What is a software defined radio and why does it matter for Radenso Theia?

20 comments

  1. Michael Valentine

    I don’t know, I don’t trust radar detectors. I drive by air ports every day and they use radar yet my Rocky Mountain Radar Detector stays silent. So what’s the point?

    • Travis

      What sort of radar are you referring to the airports as using? If they aren’t vehicle speed detectors, your radar is designed to not go off. There is (thankfully) very sensitive filtering on the better models that block out any errant signals.

      That aside, there’s definitely great variation in performance between different detectors. It sounds like you aren’t referring to vehicle speed-sensing radar signals, though.

      • Rolltide

        I’ve been told that escort makes the best detectors on earth. It’s the first company to provide true powerful artificial intelligence that is used to filter signal. The on board processor is equal to Nvidia 2080ti gpu, it sometimes runs to hot and might lockup though.

        Escort lidar detectors also block all lidar making the driver immune. Many ladies love to be an escort customer.

        • Travis

          1) “escort makes the best detectors on earth.”
          —It was once one of the more favored brands, but latest models haven’t had the best reviews. Each company has great ones and some less good ones (Valentine, Uniden, Radenso are probably the most favored right now.)

          2) “first company to provide true powerful artificial intelligence that is used to filter signal.”
          —Not remotely true. No true AI in current generation of radar detectors at all (Valentine claims to, but they have a rather loose definition of AI.) This upcoming Radenso advertises that it actually will, though.

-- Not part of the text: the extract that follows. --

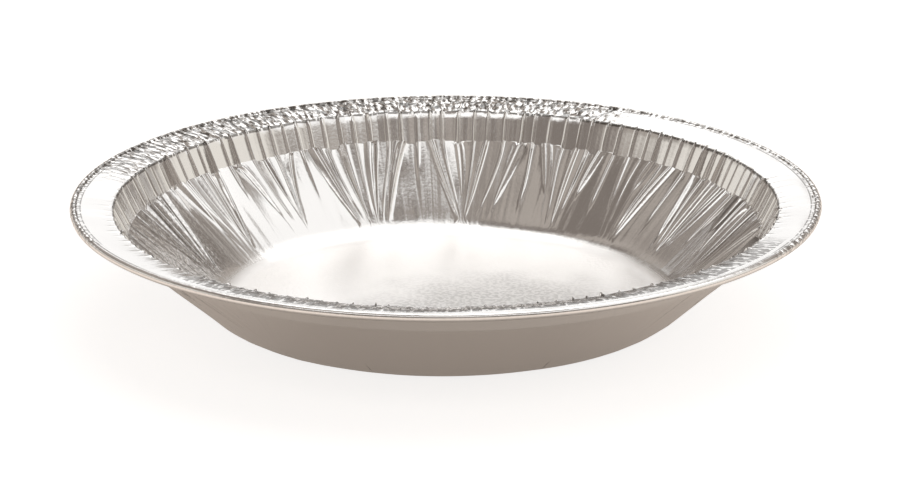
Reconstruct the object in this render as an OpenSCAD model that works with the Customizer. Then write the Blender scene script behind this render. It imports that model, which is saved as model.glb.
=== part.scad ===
// Foil pie tin. One disc of thin aluminium is pressed into a dish: the spare foil of its wall gathers
// into pleats, and its edge is rolled under into a bead. Sizes are in millimetres, +Z is up, and the
// origin is the middle of the base's underside.

/* [Rim] */
// Outside diameter, over the rolled bead
rim_d = 245; // [230:1:270]
// Width of the rim, from the inside of the lip to the outside of the bead
rim_w = 14.1; // [11:0.1:18]
// Height of the top of the bead above the top of the lip
rim_rise = 2; // [0:0.1:4]
// Outside diameter of the rolled bead
bead_d = 2.5; // [1.8:0.1:4]
// How far the edge of the foil is rolled round in the bead, in degrees
bead_turn = 300; // [220:5:315]
// How far inwards from the top of the bead the rim runs into it, in degrees round the bead
inner_turn = 50; // [20:5:60]
// Radius of the bend between the band and the rim, on its upper face
lip_r = 0.8; // [0.4:0.1:1.5]

/* [Dish] */
// Height of the top of the lip above the underside of the base
lip_h = 35.4; // [30:0.1:45]
// Height of the steep band below the lip
band_h = 9.3; // [6:0.1:14]
// How far the band leans out over its height
band_lean = 4.2; // [2:0.1:6]
// Width of the step between the wall and the band
ledge_w = 0.2; // [0.2:0.1:1.5]
// Rise of the step over its width
ledge_rise = 0.1; // [0:0.1:0.6]
// Diameter of the flat base
base_d = 138; // [120:1:156]
// Radius of the bend between the base and the wall, on its upper face
corner_r = 16; // [4:0.5:20]

/* [Foil] */
// Thickness of the foil
foil_t = 0.1; // [0.06:0.01:0.2]

/* [Pleats] */
// Number of long pleats round the wall; the band has twice as many
pleat_count = 62; // [40:2:66]
// Height of a middling pleat above the wall
pleat_h = 0.9; // [0.4:0.1:1.4]
// Width of a middling long pleat at the top of the wall
wall_pleat_w = 2.8; // [1.4:0.1:3.4]
// Width of a long pleat where it dies out
pleat_tip_w = 0.3; // [0.2:0.1:1]
// Width of a middling pleat on the band
band_pleat_w = 1; // [0.8:0.1:1.8]
// How far the long pleats stray from even spacing at their feet, as a share of the spacing
scatter_share = 0.7; // [0:0.05:0.8]
// How far up the wall the shortest of the long pleats starts, as a share of the wall
short_share = 0.6; // [0:0.05:0.8]
// Share of a pleat's height that is left on the band
band_share = 0.7; // [0.3:0.05:1]
// Share of a pleat's height that is left where the lip has pressed it
lip_share = 0.3; // [0:0.05:0.5]

/* [Hidden] */

// Steps along the stretches of the section
corner_steps = 2;
wall_steps = 3;
bead_steps = 7;

// Columns of points a pleat on the base, the wall, the band and the rim
base_count = 1;
wall_count = 3;
band_count = 6;
rim_count = 2;

half_t = foil_t / 2;
pitch = 360 / pleat_count;

// Centres and radii of the three bends, on the middle line of the foil, as [radius, height]
corner_mid_r = corner_r + half_t;
corner_at = [base_d / 2, half_t + corner_mid_r];
lip_mid_r = lip_r - half_t;
lip_at = [rim_d / 2 - rim_w + lip_r, lip_h - lip_r];
bead_mid_r = bead_d / 2 - half_t;
bead_at = [(rim_d - bead_d) / 2, lip_h + rim_rise - bead_d / 2];

// Ends of the step between the wall and the band
band_foot = [rim_d / 2 - rim_w - band_lean, lip_h - band_h];
wall_top = band_foot - [ledge_w, ledge_rise];

// Slopes of the straight stretches, in degrees above level
wall_slope = slope_past_bend(corner_at, wall_top, corner_mid_r);
band_slope = slope_past_bend(band_foot, lip_at, lip_mid_r);
rim_slope = slope_over_bends(lip_at, lip_mid_r, bead_at, bead_mid_r);

// The fold that the step makes, and the slope its pleats stand square to
fold = band_slope - wall_slope;
fold_slope = wall_slope + fold / 2;

// Where the rim runs into the bead, as a slope of the bead, and the slope halfway round that bend
bead_start = rim_slope + inner_turn;
bead_foot_slope = rim_slope + inner_turn / 2;

wall_foot = corner_at - corner_mid_r * above(wall_slope);

function above(slope) = [-sin(slope), cos(slope)];

// Slope of a line from a to b that touches a bend of radius r round one of them
function slope_past_bend(a, b, r) =
    let (reach = b - a) atan2(reach[1], reach[0]) + asin(r / norm(reach));

// Slope of a line laid over two bends
function slope_over_bends(a, ra, b, rb) =
    let (reach = b - a) atan2(reach[1], reach[0]) - asin((ra - rb) / norm(reach));

// A fixed number from 0 to 1 for pleat n, so that the pleats look chance-made but always come out alike
function chance(n, use) = let (x = 43758.5453 * sin(127.1 * n + 311.7 * use)) x - floor(x);

// A station of the section: its columns a pleat, its place, its slope, how much thicker the foil is
// cut at a sharp bend, its height up the wall from 0 to 1, and how much of a pleat it shows
function station(cols, at, slope, climb = 1, show = 1, bend = 0) =
    [cols, at, slope, 1 / cos(bend / 2), climb, show];

// The section, from the base out to the cut edge of the foil
stations = [
    for (k = [0 : corner_steps - 1])
        let (slope = wall_slope * k / corner_steps)
        station(base_count, corner_at - corner_mid_r * above(slope), slope),
    for (k = [0 : wall_steps - 1])
        let (climb = k / wall_steps)
        station(wall_count, wall_foot + climb * (wall_top - wall_foot), wall_slope, climb),
    station(wall_count, wall_top, fold_slope, bend = fold),
    station(band_count, band_foot, fold_slope, bend = fold),
    station(band_count, lip_at + lip_mid_r * above(band_slope), band_slope, show = band_share),
    station(band_count, lip_at + lip_mid_r * above(rim_slope), rim_slope, show = lip_share),
    station(rim_count, bead_at + bead_mid_r * above(bead_start), bead_foot_slope, bend = inner_turn),
    for (k = [1 : bead_steps])
        let (slope = bead_start - (bead_turn + inner_turn) * k / bead_steps)
        station(rim_count, bead_at + bead_mid_r * above(slope), slope)
];

// A point of the sheet: a station moved off the middle line by lift, and turned to its angle
function on_sheet(s, lift, angle) =
    let (p = s[1] + lift * above(s[2])) [p[0] * cos(angle), p[0] * sin(angle), p[1]];

// The foot, crest and foot of the pleat at a place counted in spacings: it spreads and rises from
// where it starts
function pleat(s, side, place) =
    let (
        n = 2 * place,
        banded = s[0] == band_count,
        start = short_share * pow(chance(n, 1), 2),
        growth = 1 - pow(min(1, (1 - s[4]) / (1 - start)), 1.8),
        uneven = banded ? 0.3 + 0.9 * chance(n, 14) : 1,
        height = pleat_h * (0.5 + chance(n, 2)) * uneven * growth * s[5],
        full_w = (banded ? band_pleat_w : wall_pleat_w) * (0.6 + 0.8 * chance(n, 4)),
        half_w = (pleat_tip_w + (full_w - pleat_tip_w) * growth) / 2,
        stray = scatter_share * (chance(n, 3) - 0.5) * (1 - 0.7 * s[4]),
        skin = side * half_t * s[3]
    )
    [
        for (foot = [-1, 0, 1])
            on_sheet(
                s,
                skin + height * (foot == 0 ? 0.9 : -0.1),
                pitch * (place + stray) + foot * half_w / s[1][0] * 180 / PI
            )
    ];

// The columns of one pleat's share of a ring
function columns(s, side, i) =
    s[0] == wall_count ? pleat(s, side, i) :
    s[0] == band_count ? concat(pleat(s, side, i), pleat(s, side, i + 0.5)) :
    [for (j = [0 : s[0] - 1]) on_sheet(s, side * half_t, pitch * (i + j / s[0]))];

function ring(s, side) = [for (i = [0 : pleat_count - 1]) each columns(s, side, i)];

// Number of the first point of each ring, and the count of points of a skin
ring_start = [for (k = 0, n = 0; k < len(stations); n = n + pleat_count * stations[k][0], k = k + 1) n];
skin_size = ring_start[len(stations) - 1] + pleat_count * rim_count;

// For each column of a ring, the column of a coarser or equal ring that its triangles hang on
function hangs_on(coarse, fine) =
    coarse == fine ? [for (j = [0 : fine - 1]) j] :
    coarse == wall_count ? [0, 1, 2, 2, 2, 3] :
    [for (j = [0 : fine - 1]) floor(j * coarse / fine)];

// Triangles between a coarser or equal ring that starts at point a and a finer one at point b
function strip(a, coarse, b, fine) = [
    for (i = [0 : pleat_count - 1], j = [0 : fine - 1])
        let (
            hangs = hangs_on(coarse, fine),
            all_a = coarse * pleat_count,
            all_b = fine * pleat_count,
            here = a + (coarse * i + hangs[j]) % all_a,
            next = a + (coarse * i + (j < fine - 1 ? hangs[j + 1] : coarse + hangs[0])) % all_a,
            b0 = b + (fine * i + j) % all_b,
            b1 = b + (fine * i + j + 1) % all_b
        )
        each (here == next ? [[here, b1, b0]] : [[here, b1, b0], [here, next, b1]])
];

function turned(t) = [t[0], t[2], t[1]];

skin_faces = [
    for (k = [0 : len(stations) - 2])
        let (a = ring_start[k], ca = stations[k][0], b = ring_start[k + 1], cb = stations[k + 1][0])
        each (ca <= cb ? strip(a, ca, b, cb) : [for (t = strip(b, cb, a, ca)) turned(t)])
];

module pie_tin() {
    cut_edge = ring_start[len(stations) - 1];
    base_points = base_count * pleat_count;
    color([0.74, 0.72, 0.70])
    polyhedron(
        points = [for (side = [1, -1], s = stations) each ring(s, side)],
        faces = [
            [for (i = [base_points - 1 : -1 : 0]) i],
            each skin_faces,
            each strip(cut_edge, rim_count, cut_edge + skin_size, rim_count),
            for (t = skin_faces) turned(t) + [skin_size, skin_size, skin_size],
            [for (i = [0 : base_points - 1]) i + skin_size]
        ]
    );
}

pie_tin();
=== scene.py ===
# Foil pie tin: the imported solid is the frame, and this script gives it its looks.
import math
from collections import namedtuple

import bmesh
import bpy
from mathutils import Matrix, Vector, noise


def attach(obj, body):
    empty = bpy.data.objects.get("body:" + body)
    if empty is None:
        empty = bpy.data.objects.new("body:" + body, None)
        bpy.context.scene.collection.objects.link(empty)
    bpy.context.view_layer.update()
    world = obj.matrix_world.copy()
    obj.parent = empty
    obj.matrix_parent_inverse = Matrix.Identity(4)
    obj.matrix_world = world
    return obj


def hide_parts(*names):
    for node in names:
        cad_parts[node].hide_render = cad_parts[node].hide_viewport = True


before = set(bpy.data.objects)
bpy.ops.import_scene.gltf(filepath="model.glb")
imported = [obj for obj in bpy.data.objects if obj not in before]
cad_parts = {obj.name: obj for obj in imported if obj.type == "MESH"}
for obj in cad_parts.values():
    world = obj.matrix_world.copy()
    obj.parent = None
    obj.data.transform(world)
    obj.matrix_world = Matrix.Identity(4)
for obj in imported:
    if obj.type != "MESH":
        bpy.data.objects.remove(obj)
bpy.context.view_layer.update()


# The tin. One disc of soft aluminium foil, a tenth of a millimetre thick, is pressed into a dish. The
# spare foil of its wall gathers into long pleats, the steep band above has twice as many, the rim is
# pressed flat, and the edge is rolled under into a crimped bead.

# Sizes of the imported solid, in millimetres and degrees
MM = 0.001
foil_t = 0.1
rim_d, rim_w, rim_rise = 245.0, 14.1, 2.0
bead_d, bead_turn, inner_turn = 2.5, 300.0, 50.0
lip_h, lip_r = 35.4, 0.8
band_h, band_lean = 9.3, 4.2
ledge_w, ledge_rise = 0.2, 0.1
base_d, corner_r = 138.0, 16.0
pleat_count, pleat_h = 62, 0.9
wall_pleat_w, pleat_tip_w, band_pleat_w = 2.8, 0.3, 1.0
scatter_share, short_share, band_share, lip_share = 0.7, 0.6, 0.7, 0.3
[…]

          3) “The on board processor is equal to Nvidia 2080ti”
          —Just…No. Most all radar detectors (including Escorts) use relatively low-powered microprocessors (they’re powered by RJ-11 phone jacks, for gossamer.) The Radenso in this article will have an actual ARM chip, though, with power on-par with modern smartphones.

          4) “Escort lidar detectors also block all lidar making the driver immune”
          —No. Like most other *detectors*, they *detect* LIDAR, but have no means to block it. However, Escort is one of a handful of companies that sell LIDAR jammers. These systems require professional installation of several receivers & transmitters in the grill and/or bumpers, along with a compatible detector/controller in the vehicle cabin, and range in price from $800-$2000. They do work, though.

          5) “Many ladies love to be an escort customer.”
          —Potentially true, though I feel like men probably buy more radar detectors than women. Similarly for the lowercase-e escort you may be referring to, men probably hire them more often than women do. However, the women they hire probably enjoy their time together less than the customer.

    • Ken Park

      Every time I drive by a radio or TV station, it doesn’t come in on my radio or TV, because they are allocated on different frequencies. Plus, you don’t want cops crashing aircraft by running speed traps on Perimeter road.

    • Jasmine

      Michael, Michael, the Rocky Mountain detector is too smart to be fooled, or tracked, by just any old radar. Its augmented threat detection processing and enhanced threat vector analysis system only respond when a police radar is pointed directly at you and might be capable of reading your speed. It automatically filters out those other radars, understanding that they are not able to see your vehicle because the detector has deployed its Radar Cross Section reduction sub-system, this module rendering your vehicle untrackable by those radars.

      Basically, the Rocky Mountain Detector, with its advanced AI system and extensive countermeasures suite, understands that it should only present you an alert when there is a threat that might read your speed. As long as the detector is not alerting then you are 100% protected and immune to radar tracking. You can take that to the bank.

  2. none

    Well…
    a) That is illegal in many Country to have such a Device in your Car
    b) and mostly Lasere get used this Days and intercept is also illegal.

    • Travis

      Legal in the United States, as are laser jammers. I’ve got a last generation Radenso, and will definitely pick up one of these, given the hackability (not to mention that processing capability will make its intended use case a total game-changer). That’s super cool that they’re keeping hardware hackers in mind.

      • Travis

        (Forgot to mention that, at least in the US, most police are still using radar, though laser is slowly becoming more common, primarily with interstate Highway Patrol. Luckily, the jammers are incredibly effective, albeit expensive.)

        • none

          In Europe “Radar” stationary Box are common since the licence plate owner is capable of the Car (in the most country I would say). In many Country the dont need a Picture of the Driver just of the Licence Plate.
          Even APPs on the Smartphone who have a Database of that fixed one are highly illegal if the Police see that on a Traffic Stop it can be a fine for.

          • Travis

            It’s unfortunate that the courts have upheld the legality of not having a picture of the driver, since I assume it’s legal to allow somebody else to drive your vehicle?

            It seems like the smartphone apps would be hard to enforce. Do you mind me asking which country you’re in? I know that in the UK, before smartphones were common, many map producers included camera locations, but of course many countries in mainland Europe are more restrictive. Switzerland, in particular, comes to mind, as a country that is very restrictive on drivers.

  3. anonymous

    Considering their most promoted product line ranges in $250-$4000 dollars you can expect that this won’t come cheap, but it is still nice they are offering an sdk and easier hackability.